Climate Reality: The Cold and the Climate

Aadi Shiv Malhotra (‘21)

Living in Michigan requires dealing with cold weather for the most of the year. Michigan has many days with sub-freezing temperatures and an average of about 45 inches of snow in an year. However, there are many places on the Earth where temperatures get colder than Michigan such as the Arctic and the Antarctic. In the last week of January, the Michigan and the Midwestern United States experienced heavy snowfall and very, very cold weather.

This inclement weather was caused by the polar vortex. A polar vortex is a region of low-pressure near the Earth’s poles. The presence of this low pressure area causes a lot of cold, dense air near the poles. Usually this polar vortex stays over the poles but during the winter it is common for the polar vortex to expand over the lower latitudes. However, the polar vortex can weaken and can be affected by the jet stream. Temperature changes in various places on the Earth created a situation where warm air would flow from the south into the vortex. This caused the polar vortex to split and a small piece of it went over the midwestern United States. This caused cities to go below freezing and with wind chills some cities, such as Chicago, had temperatures that were far colder than temperatures in Antarctica.

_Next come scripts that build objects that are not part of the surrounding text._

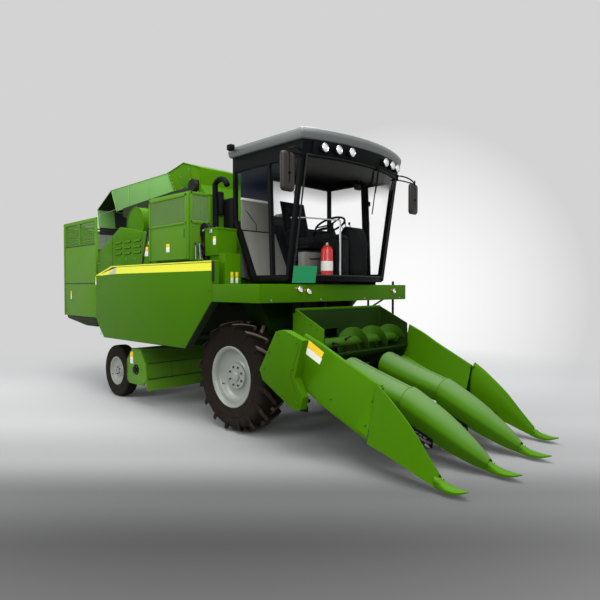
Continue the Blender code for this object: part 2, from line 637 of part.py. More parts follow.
def cab(mats):
    """The cab: frame of posts, roof, lamp fascia, glass, door, seat, controls and mirrors."""
    z0, z1 = CAB_Z
    w = CAB_Y

    def band(low, high, outer, inner):
        """A ring that follows the cab's plan between two heights."""
        rings = []
        for z in (low, high):
            share = max(0.0, (2.40 - z) / (2.40 - z0))
            rear = CAB_REAR + share * (0.07 - CAB_REAR)
            loop = [(rear + outer, -w + outer)] + bow(z, outer, 8, w - outer) + [(rear + outer, w - outer)]
            hole = [(rear + inner, -w + inner)] + bow(z, inner, 8, w - inner) + [(rear + inner, w - inner)]
            rings.append(([(x, y, z) for x, y in loop], [(x, y, z) for x, y in hole]))
        cut = [[(x, y, z + s * 0.01) for x, y, z in ring] for ring, s in ((rings[0][1], -1), (rings[1][1], 1))]
        return skin([rings[0][0], rings[1][0]]), skin(cut)

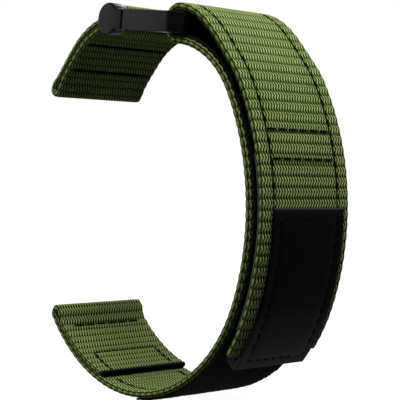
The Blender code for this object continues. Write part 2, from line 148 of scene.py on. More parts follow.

It may seem that there is no correlation between climate change or global warming and polar vortices, as these do happen freely, it is important to remember, as many influential people forget to do, that climate change and global warming are global phenomenon. While Michigan was experiencing brutally cold weather, during that same period Australia was experiencing swelteringly high temperatures. The city of Adelaide, Australia reached a temperature of 46.6ºC (115.9ºF) and Port Augusta experienced an even higher temperature of 49.5ºC (121.1ºF). Global average temperatures are on a rise with currently global temperatures 0.9ºC above the average and we are expected to hit 3.0ºC by the end of the century.

Since the polar vortex only happened a few days ago, scientists have not confirmed the exact involvement of climate change in this weather anomaly; however, based on analysis from this event and other intense weather events such as hurricanes and the California forest fires last year, extreme weather events are getting stronger. Scientists expect polar vortices to slip to lower latitudes frequently as more hot air will push onto low pressure zones. Similarly, increasing ocean temperatures will create more powerful hurricanes and storms in the world. Global warming on a global scale will cause drier areas to become more dry. Examples of this happening are in India, where high temperatures and dry conditions caused severe drought over the last few years which destroyed the livelihood of lower-income farmers. Forest fires in California will also become more frequent and stronger and will require modern technologies to implemented to fight them.

During the polar vortex, President Trump tweeted about how global warming can exist if it is cold in the Midwest. The thing he got wrong was that global warming and climate change act on a global scale and events like these are local weather events. Climate change is not only heating up the world but is also causing cold weather to become colder. Climate change is happening in the world. The only way we can fix the earth is if the whole world cooperates to help our environment.